The size and weight of bales has transformed winter work from human scale to machine scale for many farmers and it has also influenced storage methods and barn design. Historically, the Euro-centric barn was designed around the dairy cow in cold climates. It was common for people to live either above or to the side of their livestock within the same building—a great utility of body heat and space! The classic red and white barns we see around the Northeastern U.S. usually accommodated a small milk-cow herd in the lower level and a large hay mow or loft above. This large cavernous space allowed for well ventilated hay storage for loose hay or small square bales. The hay could then be dropped down to the dairy cows below. Gravity can be a good helper to a farmer. Large format hay cannot easily be stored in the lofts of these old barns. This has led to more simply constructed quonset huts, sheds and pole barns to be used for hay storage. However, due to storage constraints, it is not uncommon for farmers to leave the dense hay bales, especially rounds, uncovered and out in the elements. Because they are so tightly bound, water will only penetrate the outer several inches. Unfortunately, a lot of animal fodder can be lost this way. Baleage (high moisture, fermented hay) solves indoor storage constraints because the bales are wrapped in plastic, therefore impervious to the elements.

Here at Glynwood, the livestock team stores and handles hay bales in many forms: small square bales, large round bales and large square bales, both out of choice and necessity. It is advantageous for us to have hay in various formats to be versatile in where and how we distribute the hay to the sheep and cattle. We can be nimble regardless of where the animals are (in the field or in the barn) and what people power and machine power is available.  
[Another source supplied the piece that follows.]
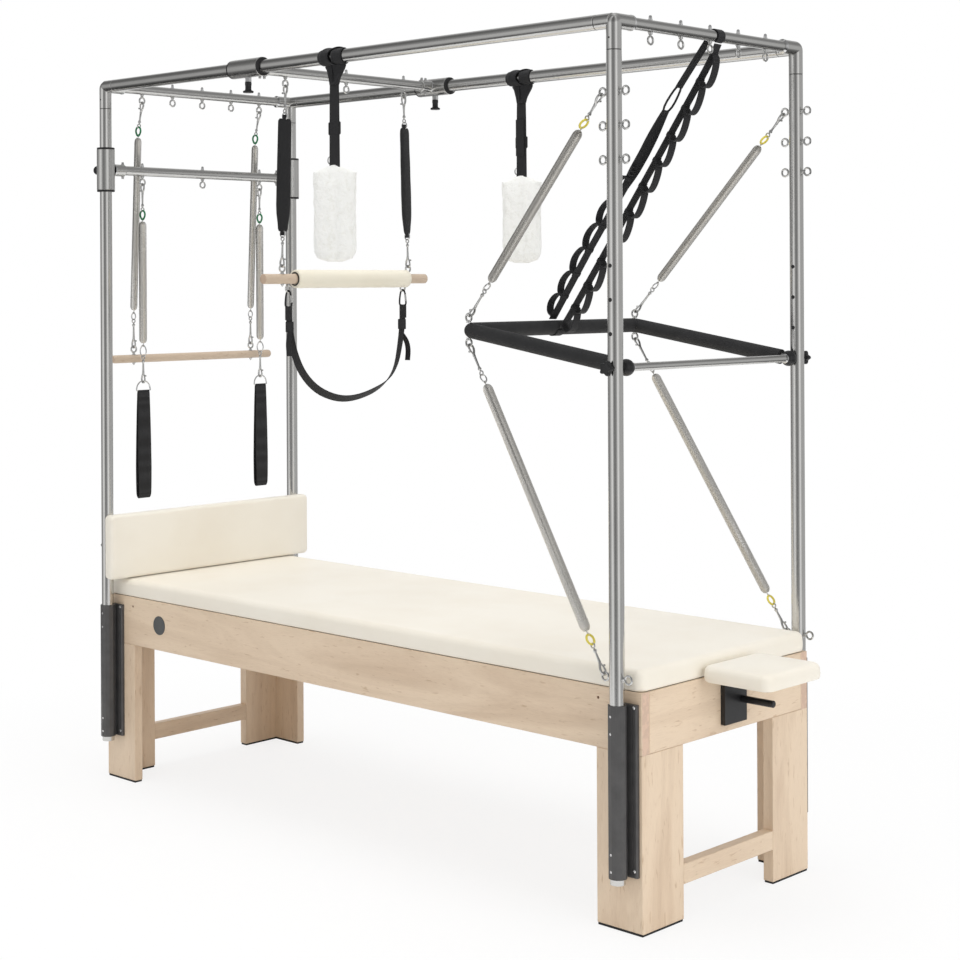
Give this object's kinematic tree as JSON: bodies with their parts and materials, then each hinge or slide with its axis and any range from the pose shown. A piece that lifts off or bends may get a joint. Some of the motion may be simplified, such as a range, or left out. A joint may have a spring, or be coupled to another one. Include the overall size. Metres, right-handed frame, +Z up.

We currently do not make hay at Glynwood. It is a difficult cost-benefit analysis to determine whether it makes sense to make one’s own hay, and the rationale one way or the other will be different for every farm and farmer. Factors include capital investment and maintenance of machinery, the volatile hay market and weather conditions, the importation value of carbon and other nutrients to the farm via hay, and available pasture land throughout the season.  Hay is a critical consideration when assessing how to take best care of ourselves, soil and animals.